Hmm... drought... lack of water... Think they are fired up now, wait until they can't turn on the water and take a 30 minute shower :)

This isn't an isolated issue. Nor is this something that is the fault of private citizens...

Keystone Heights received the more rainfall than I've ever heard of... (it rained for 3 weeks straight) Did the lake water levels rise at all? Nope. I'm convinced that there are some businesses that are draining water for their own purposes.
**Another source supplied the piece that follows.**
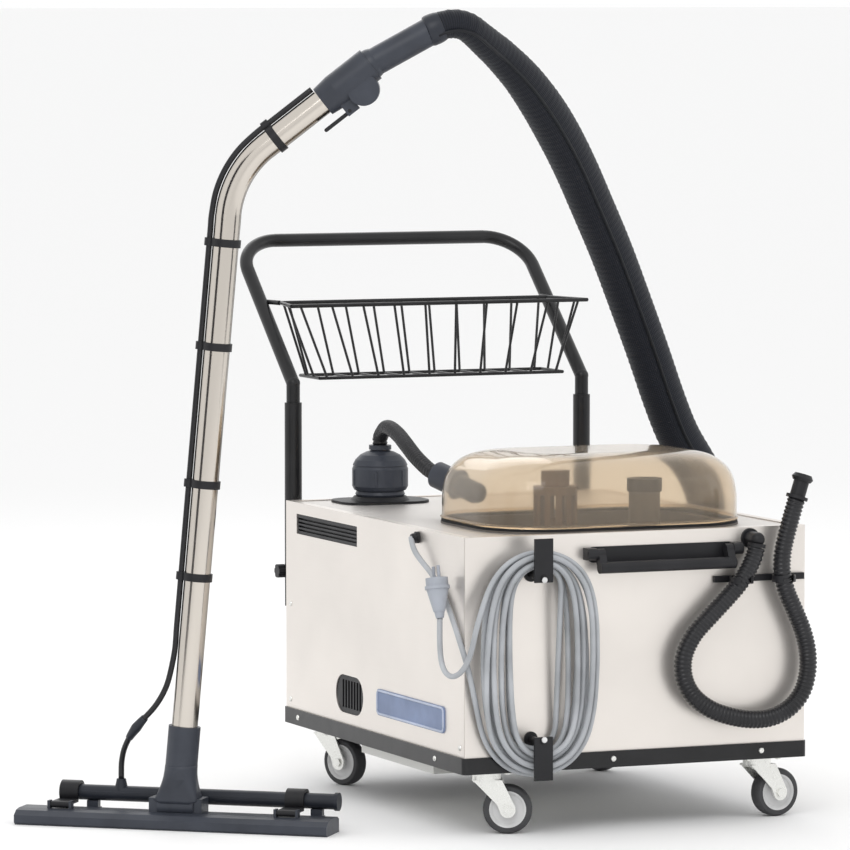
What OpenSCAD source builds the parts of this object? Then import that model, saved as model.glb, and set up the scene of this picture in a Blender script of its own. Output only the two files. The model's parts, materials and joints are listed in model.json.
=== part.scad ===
// Steam cleaner for commercial use: a stainless machine on casters with a clear
// dome over its recovery tank, a push handle, and a wand with a floor tool.
// Millimetres, +Z up. The floor is z = 0 and the machine's front faces -Y.

/* [Body] */
// Width of the machine body
body_w = 570; // [550:5:590]
// Depth of the machine body
body_d = 720; // [700:5:740]
// Height of the top flange above the floor
body_top = 455; // [450:1:470]
// Height of the underside of the base above the floor
floor_gap = 97; // [95:1:100]
// Thickness of the sheet steel
sheet = 1.5; // [1:0.5:2]

/* [Casters] */
// Radius of a caster wheel
wheel_r = 37.5; // [35:0.5:38]
// Distance from the swivel axis to the wheel axle
caster_trail = 32; // [28:1:34]

/* [Dome] */
// Length of the dome across the machine
dome_w = 430; // [400:5:440]
// Depth of the dome
dome_d = 330; // [310:5:330]
// Height of the dome above its seal
dome_h = 107; // [90:1:120]

/* [Push handle] */
// Distance between the handle's two tubes
handle_span = 512; // [500:2:520]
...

The fact is, private citizens are an afterthought. Sure we can save some water there, but thats not the source of the problem.

Just my two bits.

Mr. J said...

This is true. It is especially a problem in N. Central Florida where there are far too many bottling plants for the health of the aquifer. Add on top of that agricultural purposes, you've got way too much consumption and not nearly enough conservation. This keeps up, our Southern pine forests are going to be Southern deserts before too long!